In der Zelle erstickt
Immerhin war in Dessau 2005 ein 23-jähriger Afrikaner in einer Polizeizelle erstickt. Obwohl er an Händen und Füßen gefesselt war, soll er laut Polizei mit einem Feuerzeug eine Matratze seiner Pritsche entzündet
haben. Seine Angstschreie hörten die Diensthabenden, taten dies aber als Krakeelerei ab. So sitzen nun seit März zwei Polizisten vor Gericht.
"Wir sind hier nicht in einer Bananenrepublik", erboste sich der Vorsitzende Richter, als er feststellte, dass seitens der beteiligten Polizisten vier unterschiedliche Aussagen gemacht wurden und mindestens einer von ihnen gelogen hat.
Lottmann schließt eine rechtsextreme Gesinnung als Ursache für die Polizeipannen aus. Allerdings räumt er ein, dass seine Leute "zu häufig vor der Gewalt der Täter einknicken". Das sei aber "kein strukturelles
Problem" der Polizei, sondern hier werde "handwerklich nicht sauber gearbeitet".
Immerhin gelang es am vergangenen Wochenende 300 Polizisten in Sangerhausen, gut ebenso viele Rechtsradikale in Schach zu halten, die einen ungenehmigten Marsch durch die Stadt planten. Und so ist man zumindest im bürgerlichen Lager
Sachsen-Anhalts sicher, das Land brauche "keine grüne Schnüffeltruppe", wie die CDU die von den Bündnisgrünen gegründete Antifa -Arbeitsgruppe abtut. Auch Vizeregierungssprecher Theo Struhkampf lehnt "grüne
Oberkontrollettis" für die Polizei seines Landes ab.
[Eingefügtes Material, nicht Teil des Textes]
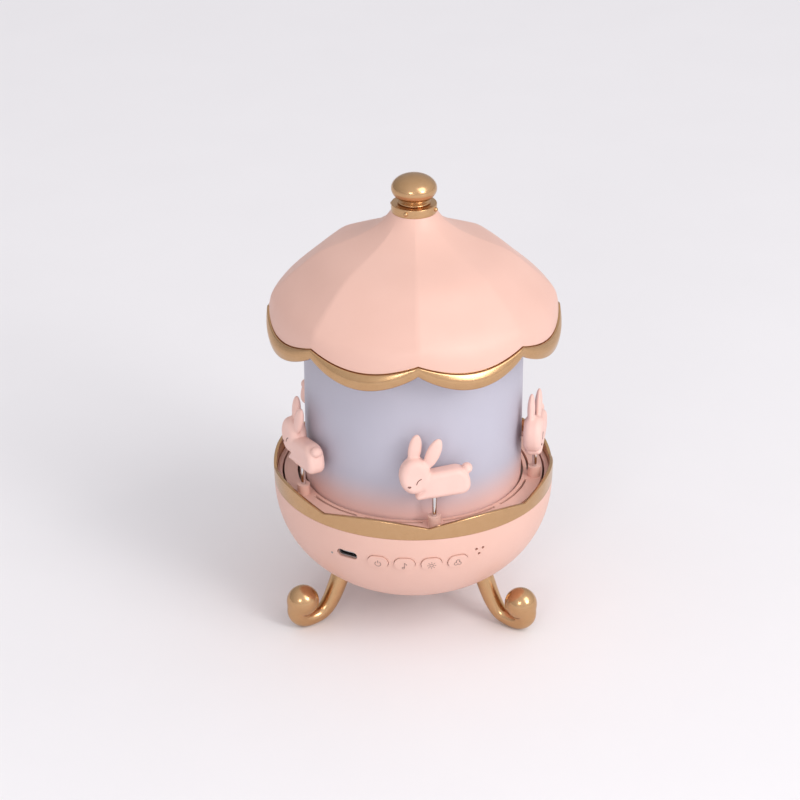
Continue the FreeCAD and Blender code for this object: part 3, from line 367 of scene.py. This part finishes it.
CANOPY_TURN = 1.4
CANOPY_TOP = high_mm("canopy_shell").z
CANOPY_KNOTS = [(60.1, 45.5), (57.8, 36.9), (53.3, 31.1), (47.3, 25.6), (39.0, 18.7), (30.0, 14.3),
                (21.6, 10.5), (15.6, 6.8), (11.4, 2.9), (9.4, 0.0)]
CANOPY_LINE = smooth_line([(radius, CANOPY_TOP - drop) for radius, drop in CANOPY_KNOTS], 44)
EDGE_CUSP, EDGE_MIDDLE = CANOPY_TOP - 41.6, CANOPY_TOP - 46.3
TRIM_CUSP, TRIM_MIDDLE = CANOPY_TOP - 46.4, CANOPY_TOP - 53.8
# the trim is widest between the cusps
TRIM_RADIUS, TRIM_SWELL = 60.95, 1.05
CANOPY_FLATNESS = 0.6
LOBE_STEPS = 26
TIE_ROD_BORE = 1.56


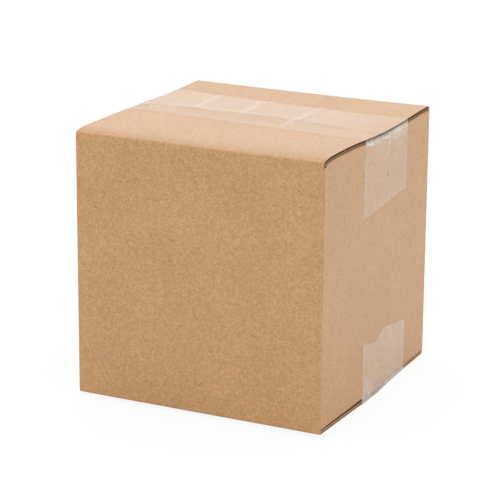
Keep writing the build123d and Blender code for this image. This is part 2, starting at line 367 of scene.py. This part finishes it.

Dass diese zuweilen auch richtig hart zuschlagen kann, zeigte sich in Stendal. Dort verurteilte das Amtsgericht zwei Streifenbeamte wegen Freiheitsberaubung und Körperverletzung im Amt zu Geldstrafen von 4800 und 3000 Euro. Sie
hatten in mehreren Fällen in "Wildwestmanieren", so die Richterin, wegen Nichtigkeiten etwa einen Taxifahrer sowie einen Mann, der eine Zigarettenschachtel fallen ließ, sofort in Handschellen gelegt und teils gefährlich
gewürgt.
In Burg gab es nach dem Überfall auf die vietnamesische Familie eine Mahnwache aufgebrachter deutscher Mitbürger. Manchem, der her vorbeikam, gefiel das nicht.
"Demonstriert doch lieber gegen die hohen Butterpreise…" rief man ihnen zu.